# Find the equation of the circle with diameter AB where A and B are the points (-1,2) and (3,3) respectively?

Sep 15, 2015

The answer could be find out by knowing some formulas of coordinate geometry.
1) standard eqn.= (x−a)^2 + (y−b)^2 = r^2 (for this question i,e, radius)
2) midpoint= $\frac{{x}_{1} + {x}_{2}}{2} , \frac{{y}_{1} + {y}_{2}}{2}$
3) distance= sqrt${\left({x}_{2} - {x}_{1}\right)}^{2}$+${\left({y}_{2} - {y}_{1}\right)}^{2}$

#### Explanation:

we are given , A(-1,2) & B(3,3)
here ${x}_{1}$= -1
${y}_{1}$= 2
${x}_{2}$= 3
${y}_{2}$= 3

Therefore, AB= sqrt${\left({x}_{2} - {x}_{1}\right)}^{2}$+${\left({y}_{2} - {y}_{1}\right)}^{2}$

= sqrt${\left(3 - \left(- 1\right)\right)}^{2}$+${\left(3 - 2\right)}^{2}$

sqrt${\left(4\right)}^{2}$+${\left(1\right)}^{2}$

sqrt$\left(16\right)$+$\left(1\right)$

sqrt$17$.....................(Diameter)

so radius = 1/2 * diameter
= sqrt$17$/2

now the radius can also be got by calculating the midpoint
so the next step is:
wkt,midpoint is given by =$\frac{{x}_{1} + {x}_{2}}{2} , \frac{{y}_{1} + {y}_{2}}{2}$

then,we get $\frac{- 1 + 3}{2}$ , $\frac{2 + 3}{2}$

= $\left(\frac{2}{2}\right)$ , $\left(\frac{5}{2}\right)$

= (1 , 2.5)
Hence we get the values of a and b respectively.
Putting the values we get,
(x−a)^2 + (y−b)^2 = r^2

= (x−1)^2 + (y−2.5)^2 = (sqrt17/2)^2
= (x−1)^2 + (y−2.5)^2 = $\left(\frac{17}{4}\right)$
= (x−1)^2 + (y−2.5)^2 = 4.25
= (x−1)^2 + (y−2.5)^2 = 4.25........................(answer)

Sep 17, 2015

${x}^{2} + {y}^{2} - 2 x - 5 y + 3 = 0$

#### Explanation:

Firstly, we can find the centre of the circle by finding the midpoint of $A B$. Since it the midpoint or the centre $\left(h , k\right)$ cut AB with equal ratio;

$C e n t r e \left(h , k\right) = \left(\frac{- 1 + 3}{2} , \frac{2 + 3}{2}\right)$

$\left(h , k\right) = \left(1 , \frac{5}{2}\right)$

Then we can find the radius , $r$ of the circle by using the equation;

${r}^{2} = {\left(x - h\right)}^{2} + {\left(y - k\right)}^{2}$

r^=sqrt((x-h)^2+(y-k)^2

Substitute the coordinate $\left(h , k\right) = \left(1 , \frac{5}{2}\right)$ and any of $A$ or $B$ coordinates into equation. In this calculation I choose $B$.

r^=sqrt((3-1)^2+(3-5/2)^2

$r = \sqrt{\frac{17}{4}}$=$\frac{\sqrt{17}}{2}$

To find $c$, we can use the equation $c = {h}^{2} + {k}^{2} - {r}^{2}$ and substitute $\left(h , k\right) = \left(1 , \frac{5}{2}\right)$ and $r = \frac{\sqrt{17}}{2}$ into it.
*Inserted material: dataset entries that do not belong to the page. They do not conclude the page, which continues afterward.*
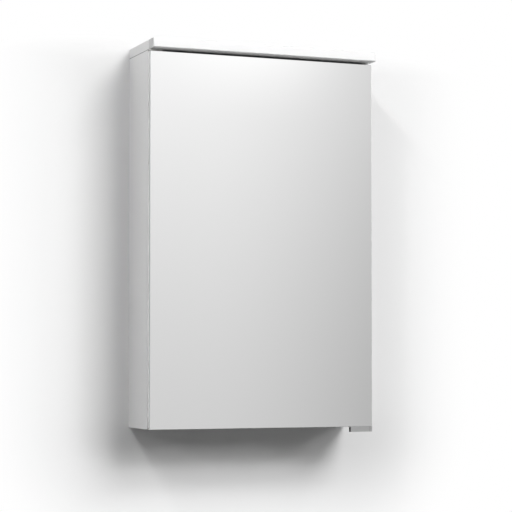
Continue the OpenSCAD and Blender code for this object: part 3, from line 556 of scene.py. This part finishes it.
FINISHES = {
    side_melamine: ["side_panel_left", "side_panel_right", "back_panel"],
    top_melamine: ["top_board"],
    floor_melamine: ["bottom_panel"],
    door_melamine: ["door_panel"],
    glass_shelf: ["glass_shelf_lower", "glass_shelf_middle", "glass_shelf_upper"],
    front_mirror: ["mirror_front"],
    inner_mirror: ["mirror_inner"],
    powder_coat: ["light_profile"],
    cap_moulding: ["end_cap_left", "end_cap_right"],
    grey_moulding: ["terminal_box", "terminal_lid", "cable_gland"],
    dark_moulding: ["grip_end_caps"],
    white_moulding: [
        "led_driver", "terminal_block", "switch_box", "switch_rocker", "access_caps",
        "catch_housing",
    ],
    bush_moulding: ["pivot_bushes"],
    opal_diffuser: ["light_diffuser"],
    solder_mask: ["led_board"],
    chip_case: ["led_chips"],
    nickel_plate: [
        "shelf_pins", "profile_screws", "driver_screws", "adjusting_screws", "pivot_plate_top",
        "pivot_plate_bottom", "pivot_pins", "pivot_plate_screws", "catch_screws", "strike_plate",
        "strike_screws", "grip_screws",
    ],
    satin_anodise: ["door_grip"],
    zinc_coat: ["wall_rail", "hanger_left", "hanger_right", "hanger_hooks"],
    ferrite: ["catch_magnet"],
    raw_beech: ["carcass_dowels"],
    white_sheath: ["strip_lead", "driver_lead", "switch_lead"],
    clear_dot: ["door_bumpers"],
}
FINISH_OF = {node: finish for finish, nodes in FINISHES.items() for node in nodes}
BODY_OF = {
    node: body for body, nodes in frame["record"]["behaviour"]["bodies"].items() for node in nodes
}


def dress_cad_nodes():
    """Every node that keeps its own mesh gets its finish."""
    for node, finish in FINISH_OF.items():
        mesh = frame["nodes"][node].data
        mesh.materials.clear()
        mesh.materials.append(finish())


# Pieces

# Two faces that meet at less than this angle, in degrees, are shaded as one curve
SMOOTH_ANGLE = 35
# An edge is rounded where its faces meet at more than this angle and it is longer than this
SHARP_ANGLE = 30
SHORTEST_EASED = 6 * MM
# Points of a node's copy that lie closer than this become one
MERGE_DISTANCE = 0.001 * MM
# Its faces that meet at less than this angle, in degrees, become one
FLAT_ANGLE = 0.5


def finished(mesh, name, node):
    """Turns a bmesh into a piece that stands for a node and rides with its body."""
    data = bpy.data.meshes.new(name)
    mesh.to_mesh(data)
    mesh.free()
    data.shade_smooth()
    data.set_sharp_from_angle(angle=radians(SMOOTH_ANGLE))
    data.materials.append(FINISH_OF[node]())
    piece = bpy.data.objects.new(name, data)
    bpy.context.scene.collection.objects.link(piece)
    weighted = piece.modifiers.new("even_shading", "WEIGHTED_NORMAL")
    weighted.keep_sharp = True
    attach(piece, BODY_OF[node])
    return piece


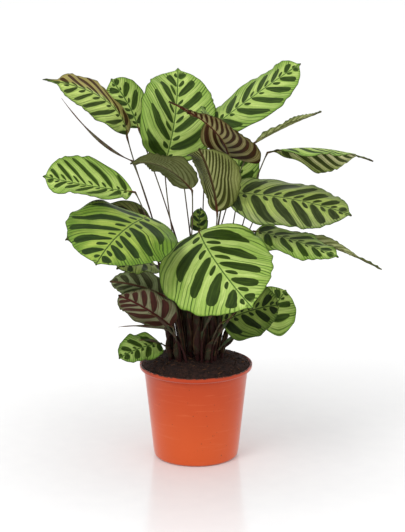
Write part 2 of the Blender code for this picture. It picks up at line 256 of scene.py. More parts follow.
def add_lamp(name, place, size, power):
    """A round lamp that faces the plant: its place and size in metres, its power in watts."""
    data = bpy.data.lights.new(name, "AREA")
    data.shape = "DISK"
    data.size = size
    data.energy = power
    lamp = add_object(name, data)
    lamp.location = place
    lamp.rotation_euler = facing(AIM - Vector(place))


add_lamp("key_lamp", (-1.1, -1.6, 2.2), 1.2, 27)
add_lamp("fill_lamp", (1.6, -1.8, 1.0), 1.6, 8)
print("sky", SKY_STRENGTH, "lamps", len(bpy.data.lights))

# %% [markdown]
# A new piece is a mesh object at the origin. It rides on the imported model's only body and
# stands for the solids that it replaces, which it hides.

# %% Pieces
piece_sizes = {}


def add_piece(name, mesh, slot, *nodes):
    mesh.name = name
    piece = add_object(name, mesh)
    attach(piece, "root")
    if nodes:
        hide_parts(*nodes)
    piece_sizes[name] = len(mesh.polygons)
    return piece


print("pieces so far:", len(piece_sizes))

# %% [markdown]
# The pot is one thin plastic moulding, so one drawn line describes it: its section, from the middle
# of the floor up the inside, over the rolled lip and down the outside. A cylinder could be pushed
# into this shape by hand, but a drawn section keeps the wall and the lip to the solid's measures.

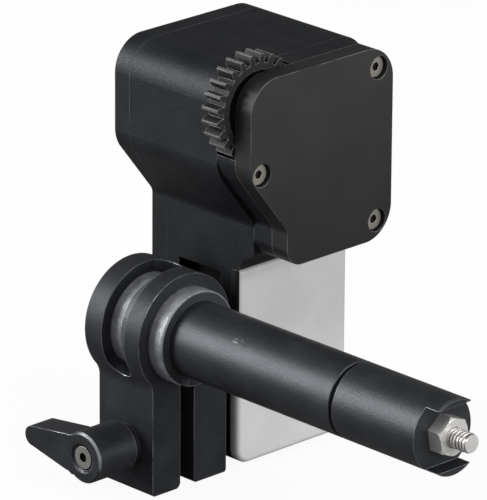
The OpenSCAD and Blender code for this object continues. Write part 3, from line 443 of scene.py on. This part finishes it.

$c = {\left(1\right)}^{2} + {\left(\frac{5}{2}\right)}^{2} - {\left(\frac{\sqrt{17}}{2}\right)}^{2}$

$c = 3$

Then we know that the equation of circle is known as;

${x}^{2} + {y}^{2} - 2 h x - 2 k y + c = 0$

Substitute only $\left(h , k\right) = \left(1 , \frac{5}{2}\right)$ and $c = 3$ and we get;

${x}^{2} + {y}^{2} - 2 \left(1\right) x - 2 \left(\frac{5}{2}\right) y + 3 = 0$

${x}^{2} + {y}^{2} - 2 x - 5 y + 3 = 0$